Stockholder Proposals
1 proposal submitted by shareholders
Proposal 7
Stockholder Proposal to Hold an Advisory Vote on a Proposal to give Shareholders an Ability to Call for a Special Shareholders Meeting
John Chevedden is a well-known individual governance activist with a long track record of filing legitimate shareholder rights proposals, and the ask — giving shareholders the ability to call a special meeting — is a mainstream governance improvement that directly increases board accountability to owners. The board is simultaneously offering its own version (Proposal 2) with a 25% ownership threshold, which is meaningfully weaker than the 10% threshold in Chevedden's proposal; while the board's action is a positive step, a 25% threshold means a single large institutional shareholder or a small coalition is required before shareholders can force a meeting, which dilutes the right in practice.

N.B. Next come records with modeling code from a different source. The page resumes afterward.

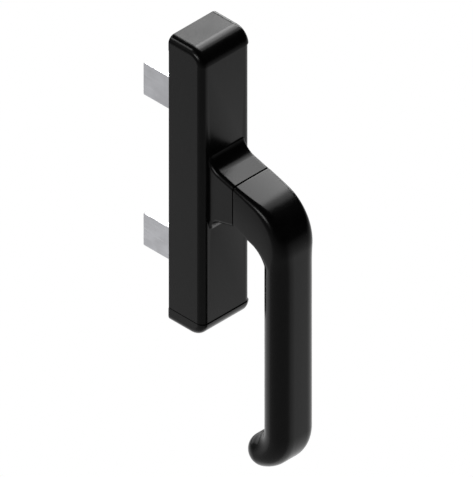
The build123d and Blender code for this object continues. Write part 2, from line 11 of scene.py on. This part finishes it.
import bmesh
import bpy
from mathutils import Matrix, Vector


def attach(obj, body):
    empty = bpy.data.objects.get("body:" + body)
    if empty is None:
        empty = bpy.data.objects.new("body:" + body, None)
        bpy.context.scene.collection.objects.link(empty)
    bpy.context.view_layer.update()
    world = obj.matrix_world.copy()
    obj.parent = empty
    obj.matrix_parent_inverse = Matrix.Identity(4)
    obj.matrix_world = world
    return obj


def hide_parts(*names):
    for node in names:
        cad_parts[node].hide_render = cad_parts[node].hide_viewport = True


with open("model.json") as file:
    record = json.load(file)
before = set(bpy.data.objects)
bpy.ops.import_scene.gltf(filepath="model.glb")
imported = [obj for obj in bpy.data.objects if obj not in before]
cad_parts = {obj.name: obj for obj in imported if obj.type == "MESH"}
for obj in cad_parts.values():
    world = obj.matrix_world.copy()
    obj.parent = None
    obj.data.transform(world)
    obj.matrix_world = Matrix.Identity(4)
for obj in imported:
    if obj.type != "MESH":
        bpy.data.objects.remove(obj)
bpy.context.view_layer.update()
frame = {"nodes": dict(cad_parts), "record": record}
nodes = frame["nodes"]

bpy.context.scene.view_settings.view_transform = "Standard"

MM = 0.001

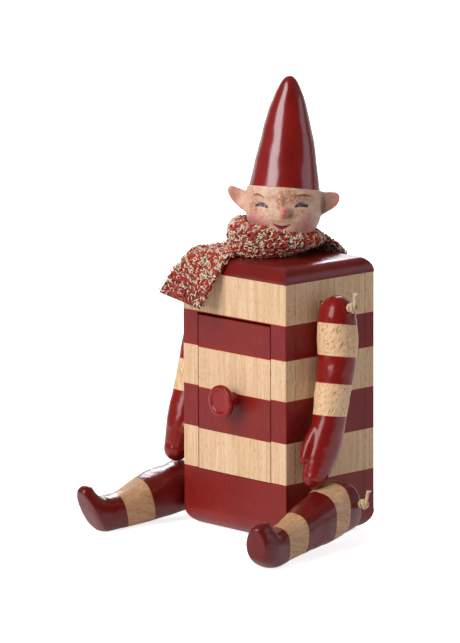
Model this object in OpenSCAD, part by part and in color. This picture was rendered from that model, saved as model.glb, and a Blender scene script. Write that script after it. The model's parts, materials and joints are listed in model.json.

Given EPAM's severe stock price decline (shares fell from roughly $725 in 2021 to around $145 in late 2025, a drop of about 80%) and the need for stronger accountability mechanisms, the lower 10% threshold in this proposal better serves ordinary shareholders' interests even if the board's 25% version passes alongside it.
Overall Assessment
EPAM's 2026 annual meeting presents a mixed picture: the company has made genuine governance progress (declassified board, eliminating supermajority voting, now proposing a stockholder special-meeting right) but its stock has lost roughly half its value over three years while peers gained ground, making three of the four director nominees accountable for sustained underperformance under our policy. The auditor ratification and say-on-pay proposals both pass their respective screens cleanly, and the Chevedden special-meeting proposal earns support because it would give shareholders a stronger accountability tool (10% threshold) than the board's own proposal (25% threshold).